Gabriel is a Black American and Ethiopian American person. I'm a queer Black American and Nigerian-American woman. Absolutely everywhere we go, Gabriel meets Habesha people. He makes instant friends, shares stories, gets restaurant recommendations. It can seem like he's at home in almost any place he can find just about anywhere Habesha people are to be found - at least at first glance.
That has not often been the case for me. There are very few Nigerians in the US (and like 10 in Seattle). When I do meet other Nigerians and am recognized as a fellow Nigerian, it is usually by Nigerian men who are hitting on me (there's a lot of reasons why this is beyond “DUDES” related to racist immigration rules that create particular demographics and pressures on the Nigerian diaspora that I won't go into right now because it's a lot more words and I am on my honeymoon). ANYWAYS, this is a somewhat universal annoyance/general reminder of unsafety that many women and people perceived as women experience, made more heartbreaking when it's often your only chance to interact face to face with people of similar heritage to you who aren't your siblings in months. It adds to the general isolation of being a Black person living in Seattle and expands it across the entire US and beyond.
I didn't get to travel much as a kid or younger adult unless it was a work trip. I didn't have a passport until I was almost 40. Travel is expensive. Passports are expensive. These are not luxuries I've had access to until the last few years.
Pretty much every Black person in the US knows the “How safe is xx place for Black people” Google search. This modern day equivalent of a green book is usually about assessing a very specific kind of safety: will this trip get my Black ass killed.
The bar is depressingly low, but below it is actual injury or death and a lot of places fall below that bar.
Every place that I travel has had a decent chance of being above that bar - many places have a better chance than just about any place the US - my own Seattle included.
Gabriel and I have both loved, when traveling outside of the US, the brief respite from the horrific ways that our country loves to try to kill us. It might not sound like much but when you don't have it - it's a lot.
But our first day in Paris, as we made our way through the 18th arrondissement I saw so many West African faces. Faces that looked like my siblings, my aunts, my uncles, my cousins, my father. People crowding the streets yelling and laughing with a particular beauty and gusto that feels like home in my bones.
Walking down the streets as a Black queer Nigerian-American woman I felt a type of safety that I very rarely get to experience. A safety that goes beyond “will I survive this?” A safety of being truly seen and also not seen as a target. A safety of family and food and laughter that makes an entire neighborhood a place to live.
I've literally never had that before and now I know that I can't live without it.
So we went back for another visit this trip and it won't be our last, I'm sure.

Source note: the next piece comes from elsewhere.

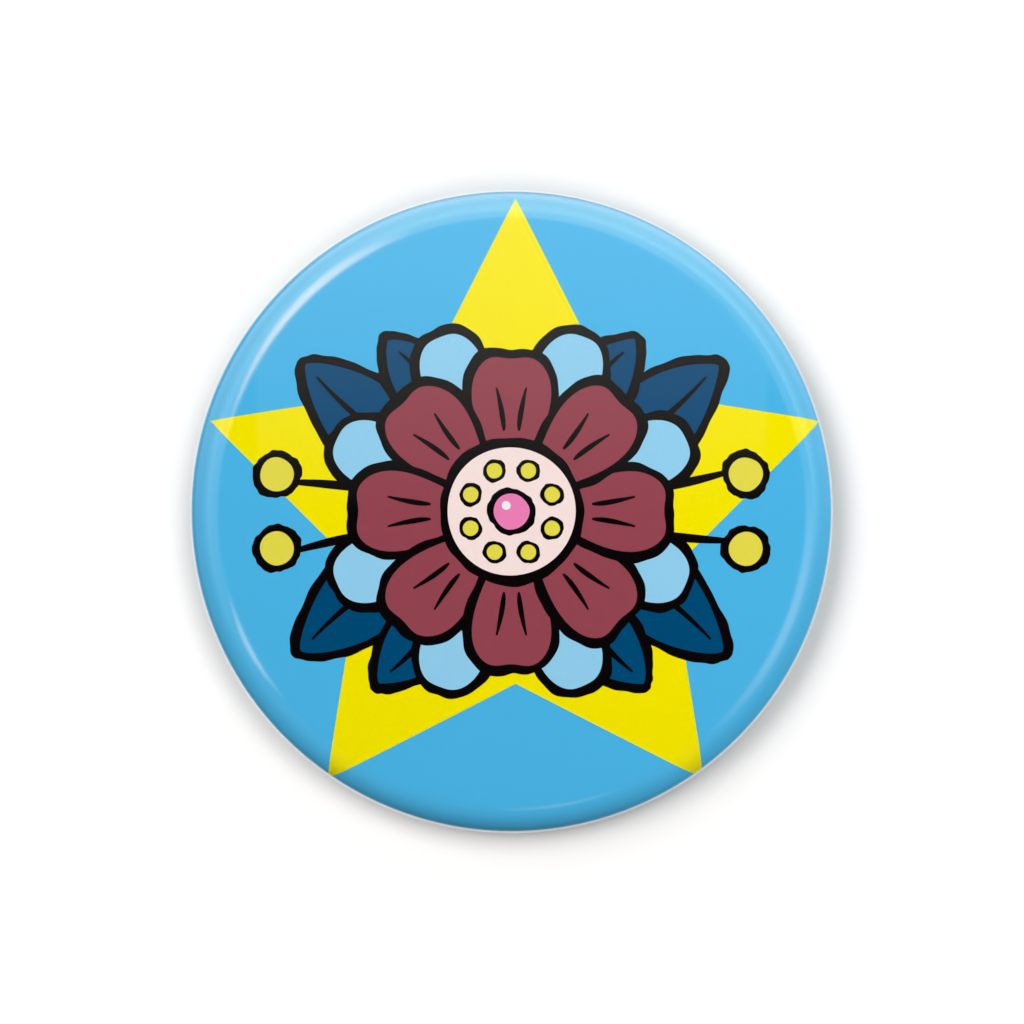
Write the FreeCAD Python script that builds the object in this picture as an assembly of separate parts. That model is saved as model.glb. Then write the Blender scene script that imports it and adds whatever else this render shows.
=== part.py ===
import FreeCAD, Part
import math
import os

# A 44 mm button badge, worn upright: +X to the right as seen from the front, +Y out of its back, +Z up.
# The origin is the centre of the plane that the back plate's rim bead lies in. Millimetres and degrees.

# Front: a shallow dome with a rounded shoulder, a short skirt and an edge curled in behind the skirt.
BADGE_R = 22.0        # outside radius, over the film
CROWN_HEIGHT = 5.8    # from the bead's plane to the top of the dome
DOME_R = 100.0        # the dome is a shallow sphere
SHOULDER_R = 2.6      # outside radius of the rounded edge
CURL_R = 0.95         # outside radius of the curled edge
CURL_LIFT = 0.15      # how far the curl stays in front of the bead's plane
SHELL_T = 0.25        # tinplate
PAPER_T = 0.12
FILM_T = 0.10
LAYER_GAP = 0.01      # between one layer of the front and the next
TUCK_ANGLE = 75.0     # how far film and paper run back inside the curl, once round the shell's edge

# Back plate: a flange held by the curl, a bead that stands on the cloth, and a recess for the pin.
PLATE_T = 0.25
SEAT_GAP = 0.02       # between pieces that rest on each other
FLANGE_REACH = 1.3    # from the bead's outer wall to the flange's edge
BEAD_CLEARANCE = 0.08  # between the bead's outer wall and the curl
BEAD_FLAT = 1.2       # width of the bead's flat crest
BEAD_BEND_R = 0.55
FLANGE_BEND_R = 0.3
RECESS_BEND_R = 0.35
RECESS_DEPTH = 2.5    # from the bead's crest to the plate inside it
RECESS_DRAFT = 12.0   # slope of the recess's wall

# Bridges: two strips, lanced from the plate and bowed out over the pin's fixed leg.
BRIDGE_FROM_COIL = 6.4  # from the coil's middle to the first strip's
BRIDGE_FROM_STEP = 2.8  # from the second strip's middle to where the leg steps out
BRIDGE_WIDTH = 2.4
BRIDGE_FOOT_R = 0.3
BRIDGE_CLEARANCE = 0.03
LANCE_GAP = 0.05      # between a strip and the sides of the window it leaves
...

Currently, we're spending a few days in Brixton and Liverpool - mostly to say we did and to please a Beatles-obsessed teen. But we're soaking up whatever Black community we can (mostly in the form of Caribbean and Nigerian food) we can while we're here.
When we came back from our first trip to Paris I immediately started googling “best places to live abroad if you are Black and queer” and Portugal kept coming up, so we added it to the honeymoon. I really don't know what to expect there but I'm excited. I'll keep you updated.
At the end of the day it's not really about Paris - a city with a long history of violent colonization of populations of color that is too focused on the oppression, exploitation, and disenfranchisement of other populations of color and religious minorities to be as virulently anti-Black as the US. It's not about Portugal either. It’s about how moments of possibility can throw us up against the walls of our oppression in a way that can make the need for escape even more urgent than the everyday violence we have been subjected to every day of our lives ever could.
Right now I'm on a honeymoon. I'm enjoying the privilege of such an amazing time away. But I'm also searching, and likely will be with every trip we take in these next few years, for a place that looks like more than safety. A place that maybe looks a little like freedom.
First-congratulations! And second, we were in Portugal earlier this year and it is now our first choice in our plan to move out of the US. I’ve never felt so comfortable in a place before-like everyone we saw could have been a relative . Interesting also was that when we did a few different tours, our tour guides were very open and honest about Portugal’s history of colonization-They didn’t try and sugar-coat anything. Enjoy your visit, and maybe someday we will be neighbors!
I used to be all “I’m not running away!” but not anymore. We are on the 5 year plan. Ghana, Mexico, Canada, Costa Rico are on our lists. I’m tired of being frustrated and worried. Sisters in Egypt and Abu Dhabi said exactly what you have. They are extremely happy. Congratulations to you and Gabriel!